Sunday, August 21, 2011

Star Trek: Voyager--"Year of Hell, Part I"

I am going to be upfront about a point I usually criticize about VOY, but will not attack in the “Year of Hell” storyline. One of the most consistent complaints I have about VOY outside of the off kilter characterization is the Magic Reset Button. Too often the show allows its characters to suffer insurmountable problems only to completely restore the status quo in the resolution or completely ignore said circumstances in the next episode. I find the former usually more frustrating than the latter, but both constitute poor storytelling technique. “Year of Hell” demands a reset button by necessity, and I am okay with that.

Brannon Braga (I am as shocked as you are) and Joe Menosky have turned a general weakness into a strength by fitting it logically within the story. I would almost suspect ’year of Hell’ is a response to fan complaints about the Magic Reset Button, but considering kes got the boot a few months ago as opposed to Neelix or Harry, I cannot give the powers that be credit for being that responsive to fan desires. The plot of ’Year of Hell’ involves a villain with a grudge against time itself. Annorex, played with both menace and sorrow by Kurtwood Smith, has developed a weapon that can wipe people out of time to set places and events as if the missing people never existed. Annorex is on a quest to restore his family back to life, and lis unconcerned with how the entire universe might be affected in the process. Naturally, if events are being changed from their normal course, the resolution is inevitably going to restore the status quo. When that is know from the beginning, the journey to that point becomes key.

It is the journey that makes the story so good. The first element I enjoy is the scope. The episode skips ahead over a period of nearly three months as Annorex’s people, restored to full imperial power by his weapon, brutally savage Voyager. What is interesting is that Braga and Menosky do not take the most obvious route of killing off main characters immediately. While such an act would be intended to elicit a strong emotional response from the audience, it would actually come across as a cheap stunt. Instead, there is a slow build up of desperation. Extras we have never seen ort heard of before are killed. The Doctor has to seal of a exploding section of the ship, killing a couple crewmembers, in order to save everyone else. Increasingly large sections of the ship are destroyed. These are all elements we would normally expect to see in an episode. Here they start to build up so that we feel a rising sense of dread that maybe the Magic Reset Button will not fix everything. It is just at the moment you begin to think that a main character suffers a permanent loss--Tuvok is blinded in an explosion. Certainly, that will not stand, but things have built up so logically to that point, there is a sense of tragedy gnawing

Secondly, I appreciate the crew is facing a dreadful enemy that is not the Borg. It would have been easy to feature a year of hell with Voyager constantly under attack by the Borg, losing crew to both battle and assimilation. It might have been exciting, but using another race is original and promotes the idea the Delta Quadrant is a very dangerous place.

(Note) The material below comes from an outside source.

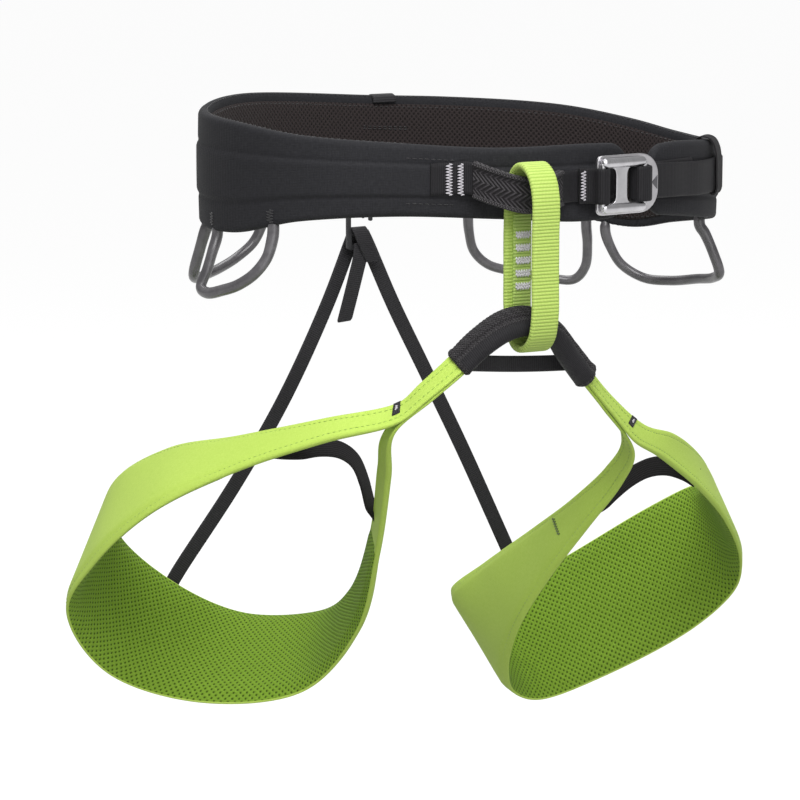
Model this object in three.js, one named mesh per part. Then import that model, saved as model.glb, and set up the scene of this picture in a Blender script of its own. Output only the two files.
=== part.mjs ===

Does “Year of Hell, Part I” have flaws? Yes, it does. The most glaring is that Kes, who once traveled through time to the Year of Hell and gave janeway every bit of knowledge she had gathered about the Krenim, is never mentioned, nor is any of the intelligence she gathered. It is a terribly glaring absence. Why does the name Krenim not ring a bell with anyone? Worse yet, the temporal torpedo that caused Kes to travel through time in the first place shows up. This time, it is dealt with by Seven instead. How about some acknowledgement here? Another big flaw is a minor dispute between Janeway and Chakotay on how to proceed. With the ship barely functioning, Chakotay thinks like a Maquis--split the crew up into shuttlecrafts and life pods with a plan to meet up on the other side of Krenim space. They will increase their chances of survival that that way. Janeway, thinking like Starfleet, refuses to split the crew up. The conflict echoes their disagreement over how to deal with entering Borg space earlier, but does not handle the tension nearly as effectively. Animosity between the two would have added extra drama, but instead falls flat.

Granted, in the end, Janeway makes a fateful decision which damages Voyager so badly, she has no choice but to order all but the senior officers to follow Chakotay’s plan. As a bonus, Chakotay is kidnapped by Annorex, so even though his idea won out, he is going to have to be rescued by Janeway, so she is still going to come out on top. But you knew that already. Even you are right and Janeway is wrong, her awesomeness has to assert itself by her eventually rescuing you. Jeri Taylor approves.

I approve of “Year of Hell, Part I” myself. It effectively tightens the screws throughout to the point the inevitable Magic Reset Button is out of your mind. It is very atmospheric, with the lights out all the time, heavy debris scattered throughout all the regular sets, and high and mighty federation principles taking a backseat to triage in the name of survival. It is an ambitious effort, and in spite of some flaws, a very good one. I cannot award more than three stars because of the flaws, but it is still a personal favorite.